Post-Guentzel trade March 7, the Penguins did put up a respectable fight, going 10-7-4 the rest of the way. Michael Bunting was close to a point-per-game player after coming over from the Carolina Hurricanes in the deal. So maybe he keeps the momentum going. Maybe veteran stopgaps like Hayes and blueliner Matt Grzelcyk make meaningful contributions, maybe McGroarty is immediately ready to help as a top-six forward and maybe the Pens find something in reclamation project Glass.

If even one of those maybes turns out, the Pens’ fate could be different this season. They did only miss the playoffs by three points and had the 11th best 5-on-5 expected goal differential in the NHL in 2023-24. They still have a constant in Crosby, who just recorded the second-most points in an age-36 season in NHL history, while Malkin and Letang continue to defy their ages as well.

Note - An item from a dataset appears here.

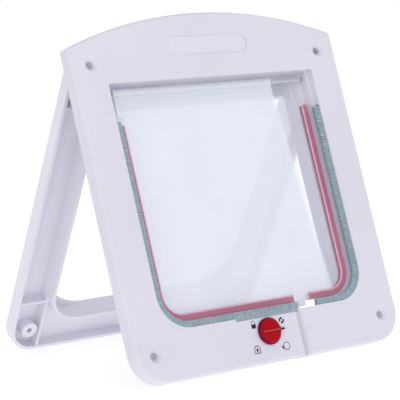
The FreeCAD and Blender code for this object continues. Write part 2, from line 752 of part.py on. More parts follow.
def make_edge_strips():
    long_strip = new_body("edge_strip_long")
    add(long_strip, "long_channel", corners(left_band(*STRIP_SHAPE, LEFT_STRIP_TOP, d.tab_left)),
        STRIP_FRONT, STRIP_BACK)
    seat = (PANEL_HALF, PANEL_LOW, PANEL_ROUND, d.strip_width)
    long_seat = left_band(*seat, LEFT_STRIP_TOP + d.panel_thick, d.tab_left + d.panel_thick)
    cut(long_strip, "long_groove", corners(long_seat), PANEL_FRONT, PANEL_BACK)
    short_strip = new_body("edge_strip_short")
    add(short_strip, "short_channel", corners(right_band(*STRIP_SHAPE, RIGHT_STRIP_TOP, d.tab_right)),
        STRIP_FRONT, STRIP_BACK)
    short_seat = right_band(*seat, RIGHT_STRIP_TOP + d.panel_thick, d.tab_right - d.panel_thick)
    cut(short_strip, "short_groove", corners(short_seat), PANEL_FRONT, PANEL_BACK)


# Flap
def magnet_box(low, high):
    return box_corners(MAGNET_X - d.magnet_length / 2, MAGNET_X + d.magnet_length / 2, low, high)


def make_flap():
    body = new_body("flap_panel")
    sheet_corners = well_corners(PANEL_HALF, PANEL_LOW, HINGE_LEVEL, PANEL_ROUND)
    add(body, "pane", corners(sheet_corners), PANEL_FRONT, PANEL_BACK)
    bar = box_corners(-PANEL_HALF, PANEL_HALF, HINGE_LEVEL - d.top_bar_drop, HINGE_LEVEL)
    add(body, "top_bar", corners(bar), FLAP_DEPTH - d.top_bar_thick / 2, FLAP_DEPTH + d.top_bar_thick / 2)
    ear_high = HINGE_LEVEL - d.ear_drop
    for name, side in (("left", -1), ("right", 1)):
        span = sorted_pair(PANEL_HALF * side, (PANEL_HALF - d.ear_width) * side)
        add(body, name + "_ear", corners(box_corners(*span, ear_high - d.ear_height, ear_high, d.ear_round)),
            FLAP_DEPTH - d.ear_thick / 2, FLAP_DEPTH + d.ear_thick / 2)
    tab = box_corners(d.tab_left, d.tab_right, FLAP_LOW, TAB_HIGH)
    add(body, "tab", corners(tab), TAB_FRONT, TAB_BACK)
    nose = box_corners(d.nose_left, d.nose_right, FLAP_LOW - d.nose_drop, TAB_HIGH)
    add(body, "nose", corners(nose), TAB_FRONT, TAB_BACK)
    add_across(body, "barrel", circles((FLAP_DEPTH, HINGE_LEVEL, d.barrel_radius)), PANEL_HALF)
    cut_across(body, "barrel_bore", circles((FLAP_DEPTH, HINGE_LEVEL, d.rod_radius + d.rod_running)),
               PANEL_HALF)
    cut(body, "magnet_pocket", corners(magnet_box(PANEL_LOW - d.strip_base, PANEL_LOW + d.magnet_height)),
        PANEL_FRONT, PANEL_BACK)
    magnet = new_body("flap_magnet")
    add(magnet, "flap_magnet_bar", corners(magnet_box(PANEL_LOW, PANEL_LOW + d.magnet_height)),
        PANEL_FRONT, PANEL_BACK)
    return body


def make_hinge():
    rod = new_body("hinge_rod")
    add_across(rod, "rod", circles((FLAP_DEPTH, HINGE_LEVEL, d.rod_radius)), TUNNEL_OUT + d.rod_stand_out)
    for name, side in (("left", -1), ("right", 1)):
        cap = new_body("hinge_cap_" + name)
        near = TUNNEL_OUT * side
        sketch = across(cap, name + "_cap_outline", circles((FLAP_DEPTH, HINGE_LEVEL, d.cap_radius)))
        sketch.AttachmentOffset = FreeCAD.Placement(FreeCAD.Vector(0, 0, near.value), FreeCAD.Rotation())
        bind(sketch, "AttachmentOffset.Base.z", near)
        pad = cap.newObject("PartDesign::Pad", name + "_cap")
        pad.Profile = sketch
        pad.Reversed = side < 0
        bind(pad, "Length", d.cap_length)
        doc.recompute()
        cut_across(cap, name + "_cap_bore", circles((FLAP_DEPTH, HINGE_LEVEL, d.rod_radius)),
                   TUNNEL_OUT + d.rod_stand_out)


def make_frame_magnet():
    body = new_body("frame_magnet")
    add(body, "frame_magnet_bar", corners(magnet_box(TUNNEL_UNDER - d.magnet_height, TUNNEL_UNDER)),
        FLAP_DEPTH - d.magnet_thick / 2, FLAP_DEPTH + d.magnet_thick / 2)


# Shape of the gear teeth: flank slope of the rack, and half widths of a pinion tooth
# at its root and tip as shares of its half width on the pitch circle
RACK_SLOPE = math.tan(math.radians(20))
ROOT_SPREAD = 1.25
TIP_SPREAD = 0.5
FULL_TURN = 360
# First tooth of the rack, in pitches to the right of the knob: half way between two pinion teeth
FIRST_TOOTH = 2.5


# Lock: knob and pinion on one axis, the rack bar with its catch fingers above them
def knob_circle(radius):
    return circles((KNOB_X, KNOB_LEVEL, radius))


def knob_box(half_wide, half_high, start=None):
    left = KNOB_X - half_wide if start is None else KNOB_X + start
    return corners(box_corners(left, KNOB_X + half_wide, KNOB_LEVEL - half_high, KNOB_LEVEL + half_high))


def make_knob():
    body = new_body("lock_knob")
    front = -(d.knob_clearance + d.knob_height)
    disc = add(body, "disc", knob_circle(d.knob_radius), front, -d.knob_clearance)
    bevel_edges(body, "disc_bevel", disc, edge_in_plane(1, front.value), d.knob_edge)
    crest = front - d.grip_rise
    bar = knob_box(d.knob_radius - d.knob_edge, d.grip_width / 2)
    grip = add(body, "grip", bar, crest, front + d.knob_edge)
    bevel_edges(body, "grip_bevel", grip, edge_in_plane(1, crest.value), d.grip_edge)
    nib = knob_box(d.knob_radius + d.nib_length, d.nib_width / 2, d.knob_radius - d.nib_length)
    add(body, "pointer", nib, front + d.knob_edge, -d.knob_clearance)
    add(body, "journal", knob_circle(d.journal_radius), -d.knob_clearance, GEAR_FRONT)
    add(body, "drive", knob_box(d.drive_square / 2, d.drive_square / 2), GEAR_FRONT, GEAR_BACK)
    cut(body, "screw_hole", knob_circle(d.pin_screw_radius), GEAR_BACK - d.pin_screw_length, GEAR_BACK)


def gear_point(radius, angle):
    """A point of the pinion at an angle in degrees from straight up, seen from its own centre."""
    angle = as_size(angle)
    return (radius * sine(angle), radius * cosine(angle))


def make_pinion():
    body = new_body("lock_pinion")
    centre = (KNOB_X, KNOB_LEVEL)
    inner = PITCH_RADIUS - d.gear_module * d.gear_dedendum
    outer = PITCH_RADIUS + d.gear_module * d.gear_addendum
    add(body, "pinion_core", circles((ZERO, ZERO, inner)), GEAR_FRONT, GEAR_BACK, centre)
    half_pitch = as_size(90) / d.gear_teeth
    slack = d.gear_backlash / PITCH_RADIUS * (90 / math.pi)
    root_angle = half_pitch * ROOT_SPREAD - slack
    pitch_angle = half_pitch - slack
    tip_angle = half_pitch * TIP_SPREAD - slack / 2
    sunk = inner - d.gear_module / 2
    points = [gear_point(sunk, -root_angle), gear_point(sunk, root_angle), gear_point(inner, root_angle),
              gear_point(PITCH_RADIUS, pitch_angle), gear_point(outer, tip_angle),
              gear_point(outer, -tip_angle), gear_point(PITCH_RADIUS, -pitch_angle),
              gear_point(inner, -root_angle)]
    tooth = add(body, "pinion_tooth", lambda sketch: draw_points(sketch, points),
                GEAR_FRONT, GEAR_BACK, centre)
    ring = body.newObject("PartDesign::PolarPattern", "pinion_teeth")
    ring.Originals = [tooth]
    ring.Axis = (body.getObject("pinion_core_outline"), ["N_Axis"])
    ring.Angle = FULL_TURN
    bind(ring, "Occurrences", d.gear_teeth)
    body.Tip = ring
    doc.recompute()
    half = d.drive_square / 2 + d.drive_running
    cut(body, "pinion_bore", knob_box(half, half), GEAR_FRONT, GEAR_BACK)


def make_pinion_screw():
    body = new_body("pinion_screw")
    add(body, "pin_head", knob_circle(d.pin_head_radius), GEAR_BACK, GEAR_BACK + d.pin_head_height)
    add(body, "pin_shank", knob_circle(d.pin_screw_radius), GEAR_BACK - d.pin_screw_length, GEAR_BACK)


def make_slider():
    body = new_body("lock_slider")
    second_left = d.second_finger_right - d.second_finger_length
    bar = box_corners(-d.bar_left, d.first_finger_right, RACK_ROOT, BAR_TOP)
    add(body, "rack_bar", corners(bar), GEAR_FRONT, GEAR_BACK)
    foot = box_corners(second_left, d.first_finger_right, RACK_ROOT, BAR_TOP)
    add(body, "web_foot", corners(foot), GEAR_FRONT, WEB_BACK)
    web = box_corners(second_left, d.first_finger_right, RACK_ROOT, PLATE_HIGH)
    add(body, "web", corners(web), WEB_FRONT, WEB_BACK)
    finger_high = d.lip_low + d.finger_height
    front = TAB_FRONT - d.finger_gap
    rear = TAB_BACK + d.finger_gap
    plate = box_corners(second_left, d.first_finger_right, PLATE_LOW, PLATE_HIGH)
    add(body, "plate", corners(plate), front - d.finger_thick, rear + d.rear_finger_thick)
    firsts = [box_corners(d.first_finger_right - d.first_finger_length, d.first_finger_right,
                          PLATE_LOW, finger_high),
              box_corners(second_left, d.second_finger_right, PLATE_LOW, finger_high)]
    add(body, "front_fingers", outlines(*firsts), front - d.finger_thick, front)
    behind = box_corners(d.rear_finger_right - d.rear_finger_length, d.rear_finger_right,
                         PLATE_LOW, finger_high)
    add(body, "rear_finger", corners(behind), rear, rear + d.rear_finger_thick)
    pitch = d.gear_module * math.pi
    middle = KNOB_X + pitch * FIRST_TOOTH
    half = pitch / 4 - d.gear_backlash / 2
    tip = half - d.gear_module * d.gear_addendum * RACK_SLOPE
    base = half + d.gear_module * d.gear_dedendum * RACK_SLOPE
    low = PITCH_LEVEL - d.gear_module * d.gear_addendum
    points = [(middle - tip, low), (middle + tip, low), (middle + base, RACK_ROOT),
              (middle + base, RACK_ROOT + d.slide_gap), (middle - base, RACK_ROOT + d.slide_gap),
              (middle - base, RACK_ROOT)]
    tooth = add(body, "rack_tooth", lambda sketch: draw_points(sketch, points), GEAR_FRONT, GEAR_BACK)
    row = body.newObject("PartDesign::LinearPattern", "rack_row")
    row.Originals = [tooth]
    row.Direction = (body.getObject("rack_tooth_outline"), ["H_Axis"])
    row.Reversed = True
    bind(row, "Length", pitch * (d.rack_teeth - 1))
    bind(row, "Occurrences", d.rack_teeth)
    body.Tip = row
    doc.recompute()


def make_cover():
    body = new_body("lock_cover")
    plate = box_corners(-d.cover_left, d.cover_right, KNOB_LEVEL - d.cover_drop, COVER_HIGH, d.cover_round)
    add(body, "cover_plate", corners(plate), COVER_FRONT, COVER_BACK)
    rail = box_corners(-d.cover_left + d.cover_round, d.second_post_place, COVER_HIGH - d.cover_rib,
                       COVER_HIGH)
    add(body, "cover_rail", corners(rail), GEAR_BACK + d.slide_gap, COVER_FRONT)
    cut(body, "cover_holes", circles(*[(x, z, d.cover_screw_radius) for x, z in COVER_BOSSES]),
        COVER_FRONT, COVER_BACK)
    screws = new_body("cover_screws")
    screws.AllowCompound = True
    add(screws, "cover_heads", circles(*[(x, z, d.cover_head_radius) for x, z in COVER_BOSSES]),
        COVER_BACK, COVER_BACK + d.cover_head_height)
    add(screws, "cover_shanks", circles(*[(x, z, d.cover_screw_radius) for x, z in COVER_BOSSES]),
        COVER_BACK - d.cover_screw_length, COVER_BACK)


# Standing place of each frame: the tunnel's upper end rests against the outer frame
def lean_depth():
    """How far behind the front foot the outer frame's foot stands."""
    front, rear = d.front_tilt, d.rear_tilt
    depth = TUNNEL_TOP * sine(front) + d.tunnel_end * cosine(front)
    height = TUNNEL_TOP * cosine(front) - d.tunnel_end * sine(front)
    lift = d.tray_depth * (sine(rear) - sine(front))
    return depth + (d.tray_depth + d.lean_gap + (height - lift) * sine(rear)) / cosine(rear)


def place(body, x, y, z, tilt):
    body.Placement = FreeCAD.Placement(
        FreeCAD.Vector(x.value, y.value, z.value),
        FreeCAD.Rotation(FreeCAD.Vector(1, 0, 0), tilt.value))
    for axis, amount in (("x", x), ("y", y), ("z", z)):
        bind(body, f"Placement.Base.{axis}", amount)


make_inner_frame()
make_brushes()
make_flap()
make_edge_strips()
make_hinge()
make_frame_magnet()
make_knob()
make_pinion()
make_pinion_screw()
make_slider()
make_cover()
make_outer_frame()

DEPTH = lean_depth()
front_inset = d.edge_bevel * sine(d.front_tilt)
rear_inset = d.edge_bevel * sine(d.rear_tilt)
MIDDLE = (front_inset + DEPTH - rear_inset) / 2
FLOOR = d.tray_depth * sine(d.front_tilt)
LIFT = d.tray_depth * sine(d.rear_tilt)
for body in bodies:
    if body.Label == "outer_frame":
        place(body, d.rear_shift / 2, DEPTH - MIDDLE, LIFT, d.rear_tilt)
    else:
        place(body, -d.rear_shift / 2, -MIDDLE, FLOOR, -d.front_tilt)
doc.recompute()

for thing in doc.Objects:
    if "Invalid" in thing.State or "Error" in thing.State:
        raise RuntimeError(f"{thing.Name} failed: {thing.State}")
os.makedirs("parts", exist_ok=True)
for body in bodies:
    if body.Shape.isNull() or not body.Shape.isValid():
        raise RuntimeError(body.Label + " is not a valid solid")
    body.Shape.exportStep(f"parts/{body.Label}.step")
    print(body.Label, len(body.Shape.Solids), round(body.Shape.Volume, 1))
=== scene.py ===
import json
import math
import random

import bmesh
import bpy
from mathutils import Matrix, Vector


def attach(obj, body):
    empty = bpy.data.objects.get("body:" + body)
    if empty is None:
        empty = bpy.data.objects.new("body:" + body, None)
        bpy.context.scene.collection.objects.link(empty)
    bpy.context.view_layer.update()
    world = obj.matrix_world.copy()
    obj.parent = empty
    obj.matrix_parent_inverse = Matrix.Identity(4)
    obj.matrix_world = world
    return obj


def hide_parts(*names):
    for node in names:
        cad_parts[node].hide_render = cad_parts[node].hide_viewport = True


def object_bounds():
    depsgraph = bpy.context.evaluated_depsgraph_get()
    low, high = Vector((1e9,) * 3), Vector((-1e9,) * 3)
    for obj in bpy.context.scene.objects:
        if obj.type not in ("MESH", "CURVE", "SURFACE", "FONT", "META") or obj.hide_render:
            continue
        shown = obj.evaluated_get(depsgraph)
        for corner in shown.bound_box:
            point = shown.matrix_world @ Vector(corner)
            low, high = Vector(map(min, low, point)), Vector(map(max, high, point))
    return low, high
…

But how many more years will Crosby stick it out if this team can’t stay competitive while he has good years left? It will be telling to see what the term ends up being on his next contract. Whatever the number is, will it take him to the end of his Hall of Fame career? He hasn’t made up his mind about how many more seasons he intends to play.

“It’s hard – you don’t really know the trajectory of everything and how you’re going to feel mentally, physically,” he said. “All you can do is really just each year evaluate it and go from there. But when you get to this point, you understand [the end] is more of a reality with every year you play. You just check in with that through the year or every year and evaluate it. So that’s how I look at it.

“But I feel really good. I’m as excited about going to training camp as I was my first year. So the passion and that sort of thing are all there. As long as that’s there, then you want to put in the work and do everything that it takes to be successful. And hopefully it can be at least a few more.”